An article on Bloomberg put it in a nutshell: A quant shock that ‘never could happen’ hits Wall Street models“.[1] Jon Quigley, CIO of Great Lakes Advisors, has calculated that under the theoretical assumption of a normal distribution, the crash of the momentum factor on this day should occur only once in - hold on - 5,944,505,312,905,660,000,000,000,000,000,000,000,000,000,000,000,000,000,000,000,000,000,000,000,000,000 days.

We have not done the math. But even a power of ten more or less would be irrelevant. Because what is decisive is the sheer unimaginable magnitude. By way of comparison, our universe is about 13.8 billion years old, which is only about 5,000,000,000,000 days.

Although we cannot assume a normal distribution on the markets, even assuming much more frequent extreme values with pronounced fat tails, the sudden rotation was a huge shock for any risk model. While momentum stocks suddenly crashed, small caps and value stocks exploded simultaneously.

The event is reminiscent of an apprehension that is driving many an expert: All the money invested in quant strategies could cause a crowding - and an unexpected trigger event could then trigger a devastating crash.

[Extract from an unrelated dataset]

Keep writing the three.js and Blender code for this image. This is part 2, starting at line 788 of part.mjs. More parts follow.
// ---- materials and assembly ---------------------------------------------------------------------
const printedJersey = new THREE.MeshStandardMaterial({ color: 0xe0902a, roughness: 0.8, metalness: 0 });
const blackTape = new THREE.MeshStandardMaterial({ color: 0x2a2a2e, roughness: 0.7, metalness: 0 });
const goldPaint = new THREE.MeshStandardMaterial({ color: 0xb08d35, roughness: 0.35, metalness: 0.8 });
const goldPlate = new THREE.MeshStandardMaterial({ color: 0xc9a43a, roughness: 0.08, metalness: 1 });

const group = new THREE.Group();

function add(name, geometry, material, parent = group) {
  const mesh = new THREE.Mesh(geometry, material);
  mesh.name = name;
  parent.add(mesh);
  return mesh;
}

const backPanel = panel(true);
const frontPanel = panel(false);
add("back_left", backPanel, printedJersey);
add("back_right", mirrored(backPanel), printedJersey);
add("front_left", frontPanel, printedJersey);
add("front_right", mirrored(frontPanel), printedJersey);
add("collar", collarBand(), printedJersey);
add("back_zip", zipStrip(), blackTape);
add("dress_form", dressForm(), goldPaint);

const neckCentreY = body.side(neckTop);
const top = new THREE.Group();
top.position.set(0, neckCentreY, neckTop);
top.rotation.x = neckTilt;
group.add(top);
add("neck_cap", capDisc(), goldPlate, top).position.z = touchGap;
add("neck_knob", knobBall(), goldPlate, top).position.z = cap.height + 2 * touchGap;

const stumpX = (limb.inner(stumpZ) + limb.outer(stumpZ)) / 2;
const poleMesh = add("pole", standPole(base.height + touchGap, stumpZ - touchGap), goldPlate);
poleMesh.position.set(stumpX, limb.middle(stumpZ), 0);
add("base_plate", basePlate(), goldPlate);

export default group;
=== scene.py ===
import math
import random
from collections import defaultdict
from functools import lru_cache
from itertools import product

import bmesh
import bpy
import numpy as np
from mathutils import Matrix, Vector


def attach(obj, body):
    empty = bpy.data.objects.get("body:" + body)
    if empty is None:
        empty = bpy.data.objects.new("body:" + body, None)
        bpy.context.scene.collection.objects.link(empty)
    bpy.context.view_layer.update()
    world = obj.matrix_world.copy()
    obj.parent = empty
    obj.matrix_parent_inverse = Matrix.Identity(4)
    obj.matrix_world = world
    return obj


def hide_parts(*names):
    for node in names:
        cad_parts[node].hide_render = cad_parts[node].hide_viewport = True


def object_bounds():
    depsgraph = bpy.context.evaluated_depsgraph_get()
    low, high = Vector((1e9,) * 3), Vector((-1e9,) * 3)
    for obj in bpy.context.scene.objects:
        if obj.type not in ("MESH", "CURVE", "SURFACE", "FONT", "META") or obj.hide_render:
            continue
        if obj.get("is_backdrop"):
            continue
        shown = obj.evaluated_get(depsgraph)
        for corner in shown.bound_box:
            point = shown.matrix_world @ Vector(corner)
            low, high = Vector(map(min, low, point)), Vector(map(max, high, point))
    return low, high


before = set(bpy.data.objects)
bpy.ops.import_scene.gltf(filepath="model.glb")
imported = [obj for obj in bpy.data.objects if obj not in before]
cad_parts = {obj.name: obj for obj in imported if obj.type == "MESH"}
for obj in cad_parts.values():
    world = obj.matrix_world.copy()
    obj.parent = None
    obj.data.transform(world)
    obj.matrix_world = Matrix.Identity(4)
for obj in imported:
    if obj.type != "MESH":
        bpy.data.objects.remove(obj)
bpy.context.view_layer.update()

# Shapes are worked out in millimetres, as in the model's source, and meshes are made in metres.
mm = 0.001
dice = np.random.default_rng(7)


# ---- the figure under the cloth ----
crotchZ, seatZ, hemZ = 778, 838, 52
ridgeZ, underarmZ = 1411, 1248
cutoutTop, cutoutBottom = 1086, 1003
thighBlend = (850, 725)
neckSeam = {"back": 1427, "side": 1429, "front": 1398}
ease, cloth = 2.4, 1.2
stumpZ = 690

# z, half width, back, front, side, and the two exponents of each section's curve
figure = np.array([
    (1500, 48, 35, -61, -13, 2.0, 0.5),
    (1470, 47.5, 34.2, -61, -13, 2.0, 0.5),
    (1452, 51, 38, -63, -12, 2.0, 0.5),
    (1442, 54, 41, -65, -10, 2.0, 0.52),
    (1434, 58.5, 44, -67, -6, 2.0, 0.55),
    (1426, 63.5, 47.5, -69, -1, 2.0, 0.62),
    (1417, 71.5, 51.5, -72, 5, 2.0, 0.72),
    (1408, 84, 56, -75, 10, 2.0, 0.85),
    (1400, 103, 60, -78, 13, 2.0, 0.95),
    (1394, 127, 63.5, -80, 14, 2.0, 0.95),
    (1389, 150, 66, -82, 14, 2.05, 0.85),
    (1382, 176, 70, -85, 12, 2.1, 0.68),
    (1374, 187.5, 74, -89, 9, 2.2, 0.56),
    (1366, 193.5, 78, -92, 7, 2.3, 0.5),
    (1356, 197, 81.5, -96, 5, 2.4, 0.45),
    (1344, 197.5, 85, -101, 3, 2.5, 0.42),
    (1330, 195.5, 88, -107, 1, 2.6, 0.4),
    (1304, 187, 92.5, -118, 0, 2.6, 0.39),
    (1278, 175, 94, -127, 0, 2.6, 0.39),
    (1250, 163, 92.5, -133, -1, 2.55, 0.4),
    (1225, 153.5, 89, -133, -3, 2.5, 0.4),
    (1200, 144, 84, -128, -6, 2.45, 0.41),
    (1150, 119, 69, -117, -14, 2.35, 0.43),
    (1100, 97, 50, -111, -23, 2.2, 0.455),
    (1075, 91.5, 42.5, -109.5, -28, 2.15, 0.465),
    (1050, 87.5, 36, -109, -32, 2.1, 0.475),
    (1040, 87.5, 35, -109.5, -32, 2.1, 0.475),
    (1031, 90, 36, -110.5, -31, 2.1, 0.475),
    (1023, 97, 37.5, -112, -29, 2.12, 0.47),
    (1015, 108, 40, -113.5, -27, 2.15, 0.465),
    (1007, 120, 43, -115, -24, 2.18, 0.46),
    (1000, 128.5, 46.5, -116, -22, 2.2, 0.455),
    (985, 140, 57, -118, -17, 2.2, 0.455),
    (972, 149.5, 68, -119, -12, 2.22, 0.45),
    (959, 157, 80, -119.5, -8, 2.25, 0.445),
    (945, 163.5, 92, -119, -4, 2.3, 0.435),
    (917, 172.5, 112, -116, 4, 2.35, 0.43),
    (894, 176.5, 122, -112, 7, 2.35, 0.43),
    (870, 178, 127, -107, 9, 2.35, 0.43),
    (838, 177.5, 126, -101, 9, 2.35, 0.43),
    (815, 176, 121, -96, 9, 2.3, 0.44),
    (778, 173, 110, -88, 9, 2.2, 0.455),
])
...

Quants have known for a long time that this scenario is by no means an empty promise. Especially those who were already in business in August 2007.

quant hedge funds assets
Figure 1) Quant hedge fund assets
The chart shows the development of assets managed by Quant Hedge Funds over the last five years. The data are taken from the proprietary database of Aurum Funds. In contrast, the leading database of Hedge Fund Research, which is not accessible free of charge, shows an overall higher level of assets under management.
Source: Aurum Funds

The Quant Meltdown

6 August 2007 was no ordinary start of the week. Within a few days, one of the most turbulent phases the quant range has ever experienced was to take place. After many years of attractive returns, not only did new investors keep pushing into quantitative strategies, but comparatively high leverage was also used. This made the system inherently unstable.

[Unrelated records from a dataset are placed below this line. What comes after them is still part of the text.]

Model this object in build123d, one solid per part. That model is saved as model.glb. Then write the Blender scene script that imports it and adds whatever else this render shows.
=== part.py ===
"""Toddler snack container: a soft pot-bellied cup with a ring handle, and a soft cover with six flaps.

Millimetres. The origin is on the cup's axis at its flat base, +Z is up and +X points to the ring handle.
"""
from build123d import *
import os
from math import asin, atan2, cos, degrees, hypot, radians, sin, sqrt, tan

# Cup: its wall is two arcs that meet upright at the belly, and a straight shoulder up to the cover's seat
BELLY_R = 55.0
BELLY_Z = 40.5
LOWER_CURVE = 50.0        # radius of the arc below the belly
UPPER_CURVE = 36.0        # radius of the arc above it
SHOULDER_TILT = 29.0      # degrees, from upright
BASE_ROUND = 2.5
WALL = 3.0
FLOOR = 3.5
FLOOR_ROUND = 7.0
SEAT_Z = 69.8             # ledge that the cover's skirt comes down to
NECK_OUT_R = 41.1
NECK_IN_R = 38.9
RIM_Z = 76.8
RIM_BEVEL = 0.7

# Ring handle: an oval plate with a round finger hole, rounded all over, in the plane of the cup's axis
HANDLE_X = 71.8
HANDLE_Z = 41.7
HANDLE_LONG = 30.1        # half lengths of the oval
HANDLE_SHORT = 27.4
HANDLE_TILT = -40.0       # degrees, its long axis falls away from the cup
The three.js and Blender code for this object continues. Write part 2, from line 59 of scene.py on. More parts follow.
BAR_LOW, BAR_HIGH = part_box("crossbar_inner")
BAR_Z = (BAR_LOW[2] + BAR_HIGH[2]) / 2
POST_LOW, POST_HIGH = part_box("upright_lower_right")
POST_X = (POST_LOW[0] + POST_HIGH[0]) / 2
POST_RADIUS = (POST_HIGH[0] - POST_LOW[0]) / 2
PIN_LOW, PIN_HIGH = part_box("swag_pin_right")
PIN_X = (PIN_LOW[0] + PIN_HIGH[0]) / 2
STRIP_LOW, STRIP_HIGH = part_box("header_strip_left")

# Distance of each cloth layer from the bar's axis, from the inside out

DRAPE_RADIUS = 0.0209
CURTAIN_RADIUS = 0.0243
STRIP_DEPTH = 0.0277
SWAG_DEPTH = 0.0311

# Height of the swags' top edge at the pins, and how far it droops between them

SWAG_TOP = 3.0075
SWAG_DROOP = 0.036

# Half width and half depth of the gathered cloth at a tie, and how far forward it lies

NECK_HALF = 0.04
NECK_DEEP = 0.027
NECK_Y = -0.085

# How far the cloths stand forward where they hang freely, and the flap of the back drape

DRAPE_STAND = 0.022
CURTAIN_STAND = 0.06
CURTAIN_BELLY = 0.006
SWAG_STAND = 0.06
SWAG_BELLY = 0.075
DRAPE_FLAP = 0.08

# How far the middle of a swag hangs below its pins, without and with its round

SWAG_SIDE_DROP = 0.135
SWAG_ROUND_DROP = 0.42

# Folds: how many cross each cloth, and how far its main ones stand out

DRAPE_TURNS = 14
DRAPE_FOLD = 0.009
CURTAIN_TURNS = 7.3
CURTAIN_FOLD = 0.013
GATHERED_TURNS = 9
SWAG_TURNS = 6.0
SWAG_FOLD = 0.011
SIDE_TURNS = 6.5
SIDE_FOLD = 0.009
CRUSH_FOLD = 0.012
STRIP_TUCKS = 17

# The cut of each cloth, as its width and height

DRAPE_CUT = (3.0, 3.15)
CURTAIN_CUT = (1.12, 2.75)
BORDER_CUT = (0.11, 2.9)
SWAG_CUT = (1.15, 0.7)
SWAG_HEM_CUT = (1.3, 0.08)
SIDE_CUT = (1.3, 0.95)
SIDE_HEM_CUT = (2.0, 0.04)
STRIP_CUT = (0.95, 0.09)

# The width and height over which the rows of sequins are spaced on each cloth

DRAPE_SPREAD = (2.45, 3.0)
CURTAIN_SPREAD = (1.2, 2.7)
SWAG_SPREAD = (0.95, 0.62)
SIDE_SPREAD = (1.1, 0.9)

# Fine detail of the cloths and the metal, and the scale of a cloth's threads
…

All that was needed was a trigger to cause the crash. As George Mussalli writes in "Quant Meltdown: 10 Years Later", this happened when the then subprime market first crumbled. After years of declining credit quality, declining lending standards and considerable inflows of funds, the wind shifted, so that suddenly and simultaneously liquidity was in demand among the major counterparties - and this was especially true in the quant sector. In the short term, so many positions were closed out that unintended domino effects occurred: The volatility of factor yields increased fivefold in a very short time, and otherwise uncorrelated factors suddenly ran synchronously - a disaster for risk models. [2]

Gary Chropuvka, the current co-head of quant strategies at Goldman Sachs Asset Management, told the Financial Times about his experience at the time:

All this worked academically, and for a long time it worked in practice, and then all of a sudden you have this horrible event. It was the most humbling experience of our lives.
Wigglesworth, R. (2020), Goldman Sachs’ lessons from the ‘quant quake’

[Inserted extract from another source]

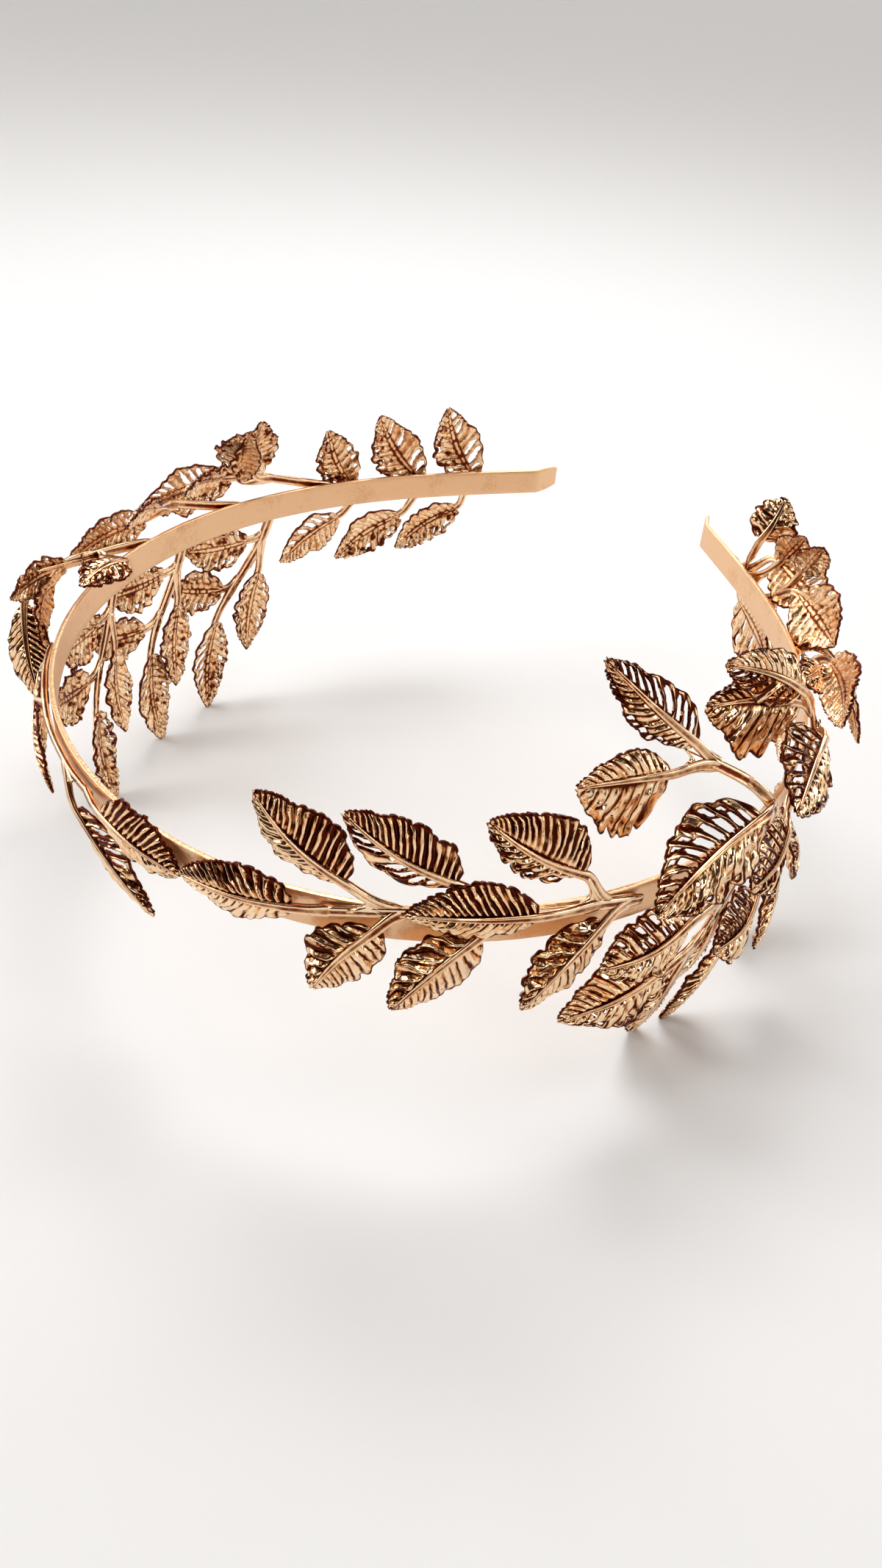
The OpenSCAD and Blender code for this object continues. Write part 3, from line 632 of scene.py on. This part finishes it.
def stalk_start(joints, j):
    """Where a stalk leaves the stem: some way back from its joint."""
    joint = at(*joints[j])
    if j == 0:
        return joint
    before = at(*joints[j - 1])
    lead = min(LEAD, LEAD_SHARE * (joint - before).length)
    return joint + (before - joint).normalized() * lead


def stalk_run(joints, row, leaf):
    """The four points of the curve from the stem to the start of a leaf's rib."""
    start = stalk_start(joints, row.joint)
    branch = branch_direction(joints, row.joint)
    first = leaf.rib(RIB_FROM)
    ahead = (leaf.rib(RIB_AHEAD) - leaf.rib(0.0)).normalized()
    gap = (first - start).length
    return start, start + branch * (STALK_PULL * gap), first - ahead * (STALK_SWING * gap), first


def stem_tube(joints):
    """Main stem of a spray: a smooth curve through its joints."""
    knots = [at(*j) for j in joints]
    path = []
    for i in range(len(knots) - 1):
        before = knots[max(i - 1, 0)]
        after = knots[min(i + 2, len(knots) - 1)]
        step = (knots[i + 1] - knots[i]).length / 3.0
        leave = knots[i] + (knots[i + 1] - before).normalized() * step
        arrive = knots[i + 1] - (after - knots[i]).normalized() * step
        for k in range(STEM_STATIONS):
            path.append(bezier(knots[i], leave, arrive, knots[i + 1], k / STEM_STATIONS))
    path.append(knots[-1])
    last = len(path) - 1
    up, wide = [], []
    for i in range(last + 1):
        k = min(int(i / last * (len(joints) - 1)), len(joints) - 2)
        f = i / last * (len(joints) - 1) - k
        up.append(outward(joints[k][0] + (joints[k + 1][0] - joints[k][0]) * f))
        opening = STEM_START + STEM_GAIN * smooth(i, 0, STEM_OPENS)
        wide.append(STEM * (STEM_ROOT - STEM_TAPER * i / last) * opening)
    return tube(path, wide, [STEM_FLAT * x for x in wide], up, STEM_GROOVE)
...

Around the world, during the week of chaos, Quants had to quickly reduce their risks by liquidating additional positions. After a very short time, this led to sometimes extreme price movements of individual stocks. In the end, fundamental investors were called upon to recognise the opportunities in particularly shaken stocks and stabilise prices to their own advantage. At the end of the turbulent week, the spectre was over and many of the affected shares traded again where they were at the beginning of the week. Almost as if nothing had happened at all.

The paper also mentions concrete factors that contributed to the crash at the time: "There were many quant teams around the world that developed models independently of each other - but they were suddenly strongly correlated and experienced high drawdowns at the same time. The key catalysts for this were the similar mindset of using factor-based variables in the development of strategies and the same methodology for portfolio construction and risk management. [2]

Can history repeat itself?

Although quants today use lower levers overall than in 2007, they manage more capital at the same time. In addition, ready-made data sets and models enable even less experienced market participants to compete in the quant market. Big data and machine learning are used as a matter of course and are rarely questioned, but ultimately a variety of algorithms could be applied to a limited number of well-marketed data sets and learn similar patterns. Moreover, quantitative approaches are now also included in many standard investments, so a crash could have far-reaching consequences.

But the latter point is also a counter-argument: the current breadth of concepts and strategies used should increase the inherent stability of the system. In addition, enough quants have (hopefully) learned sustainably from the crash and are primarily concerned with finding out what can go wrong, rather than with teasing out the maximum return.

Figure 2) Quant sub-strategies performance 2020
The performance of the individual quant sub-strategies in 2020 to date is shown, based on the proprietary database of Aurum Funds. Status: 25.11.2020.
Source: Aurum Funds

One thing is certain, however: Quantum performance has recently been far worse than until 2007, when the crash happened. This is because quants have to deal with further challenges, in particular faster changes in market regimes, of which 2020 was the best example. Well-known quant pioneers such as Renaissance Technologies, Two Sigma and AQR Capital are therefore deep in the red for the year.


Events that statistically should happen at most once in an eternity occur much more frequently on the markets. At the same time, these scenarios are difficult to quantify. For this reason, quantum business is and will remain a constant challenge even for the absolute elite of market participants with the best technical skills and largest deals.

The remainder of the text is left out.